The first few months were not without some difficult adjustments. The cats didn't love him at first (and Tango still hates him). It took him a while to get over his trepidation around adult men. He'd never really had any training at all. And his likely mix of breeds--Chow Chow, some type of terrier or schnauzer, and some variety of shaggy sheepdog--did not exactly produce Lassie. I did enroll him in an obedience class. He managed to earn a "gentleman's C," and quickly became the class clown. Sit and Down were pretty easy for him, Come and Heel were hit or miss, and Stay was generally more miss than hit. After all, why should you park yourself in one spot like those stupid brown-nosing German Shepherds and Labs, when it's so much more entertaining to wander around wagging your tail and sniffing your classmates' butts? I didn't mind so much. After all, I'd spent my whole life around cats. I still have never completely gotten over the novelty of having a pet that when you say "sit," will actually generally sit. A cat will just stare blankly at you and then go back to its nap or butt-cleaning or whatever it was doing that's far more worthwhile than your silly little endeavors.
In the intervening years, Wacko got me through a lot. I had a few pretty down periods. It's good to have a dog when you're depressed, I think. Cats are good cozy company, but quite honestly, they're perfectly happy to have you spend all your time crying on the couch, making a lap for them, eating pints of Ben and Jerry's and watching C-SPAN and Animal Planet (not that I've ever done that). A dog will provide snuggly comfort and sympathy, too, but still really requires you to get your butt off the couch and do stuff with him. Wacko saw me through a Man Trouble or two, the acquisition of two children, and eventually marriage. He happily hopped in the U-Haul when I packed my kids and my life up four years ago and moved to Cleveland, and has been a steady and good-natured companion for almost 13 years now.
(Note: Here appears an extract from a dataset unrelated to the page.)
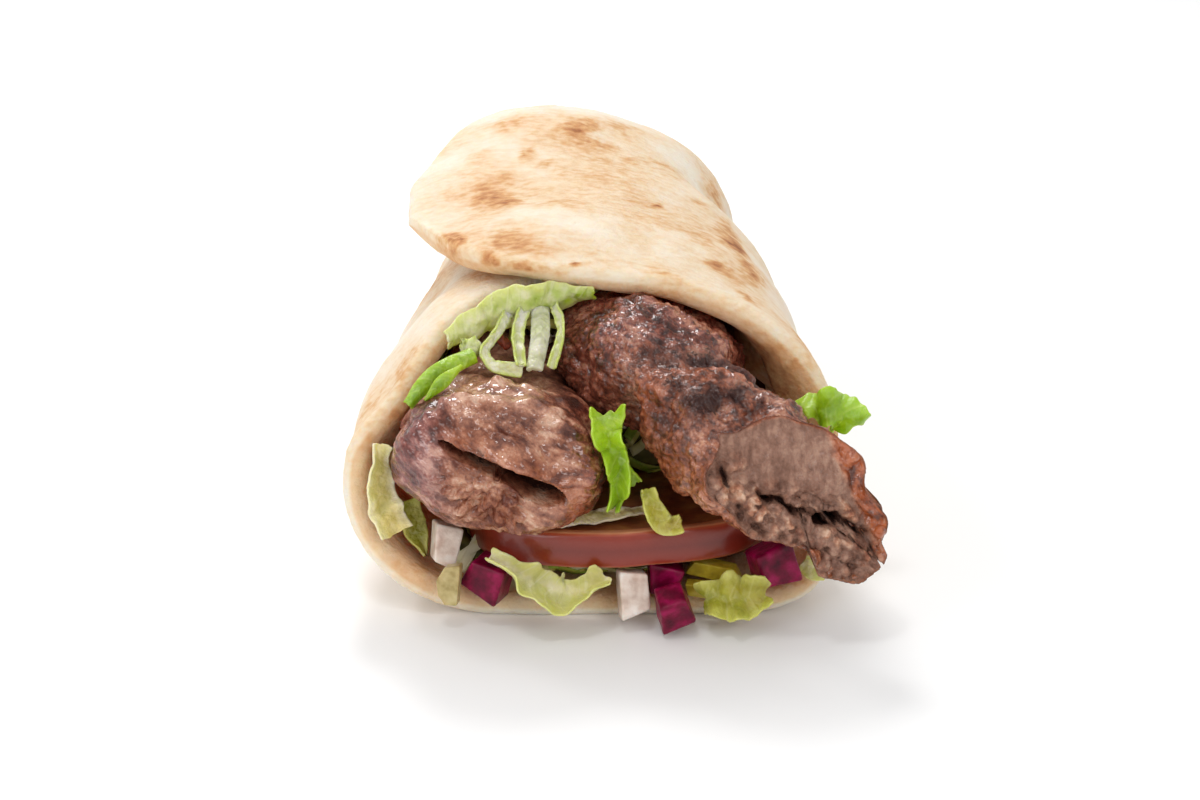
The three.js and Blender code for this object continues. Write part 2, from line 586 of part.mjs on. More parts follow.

He spent most of those years just astonishing people. Even past the age of 10, he made people think he was just barely out of puppyhood. When I used to take him to the local dog park for a weekly doggie play group, the only dogs he couldn't beat in speed and agility were a pair of Border Collies (and even that was close). He had leading man looks with a goofy sidekick personality, an almost irresistible combination. He has always been, quite simply, the best dog I could have ever asked for or hoped to have. But he's in serious decline now. It started a couple of years ago when he threw his back out. He recovered, mostly, but he slowed down noticeably after that. He had increasing difficulty getting up and down the slick, hardwood floor stairs inside the house. Then, this past summer, he came down with a vicious bout of this, and has really never fully recovered from it. His cognition is suffering, too. He often seems to get confused about where he is or what he's supposed to be doing, and sometimes it freaks him out. He moves very slowly and with real difficulty--he not only can't manage the indoors stairs, but the concrete ones outside either. He's started over the past few weeks to develop lots and lots of fatty lumps all over his body. The simple task of walking across the floor is now a heartbreaking struggle.
Outside, it's currently the dregs of a Great Lakes winter. That never used to bother him--even as recently as last year, he loved the snow. Now, he just seems to want to come inside and not brave the elements. A good day used to be running a few miles until he was happily exhausted, and if he was lucky finding something smelly and disgusting to roll in along the way. These days, a good day is one where he doesn't fall down very many times or poop himself in his sleep. The past couple of weeks, the bad days have started to outnumber the good ones. And, to put it plainly, I've run out of excuses. We didn't want to end his days over the holidays or anybody's birthday, but those have passed. We're left with the question of how much joy has to go out of his life before we can bring ourselves to end it for him. As anyone knows who's ever faced it, I just hate that question, because there is no good answer, only painful ones.
So, tonight, we came to the sad but inevitable decision. I'm going to call the vet in the morning and schedule his last appointment. It will be very terrible but it's what caring, responsible pet owners eventually have to do, sooner or later. I'll be a wreck for a while but it will get better. The girls will absorb it with the elasticity that youth affords, though I think they will be sad as well. Inspired by their buddy Lily's new puppy, they'll soon ask when we can get another dog, and I'll put them off for a while. I need to be sad and remember Wacko--and, frankly, I'm just not sure I can get it this right again. And, of course, we still have the fart-head cats. But I know I'll want another dog. And between the cats and whatever dog makes its way in to our lives, we'll face this painful question again and again. It's the price we pay for what they give us.
Good doggie.
5 comments:
Thanks for the warning, and I'm still teary. What a gorgeous photo of Wacko. He's a head-turner.
And yes, indeed, it's a responsible decision, and by far one of the hardest in so many ways.
Would your vet some to the house, so it's a little less stress on Wacko?
Maybe you can make inked footprints so the girls could make frames and hang in their rooms?
My heart goes out to all of you, each of you.
I'm so sorry, Brenna. I'd say you are both really lucky to have had each other for so long. My thoughts are with you.
I'm so sorry Brenna. Your family is in my thoughts and prayers.
I'm so sorry Brenna. Your family is in my thoughts and prayers.
What an amazing tribute to a wonderful companion. This was heartbreaking and beautiful, Brenna.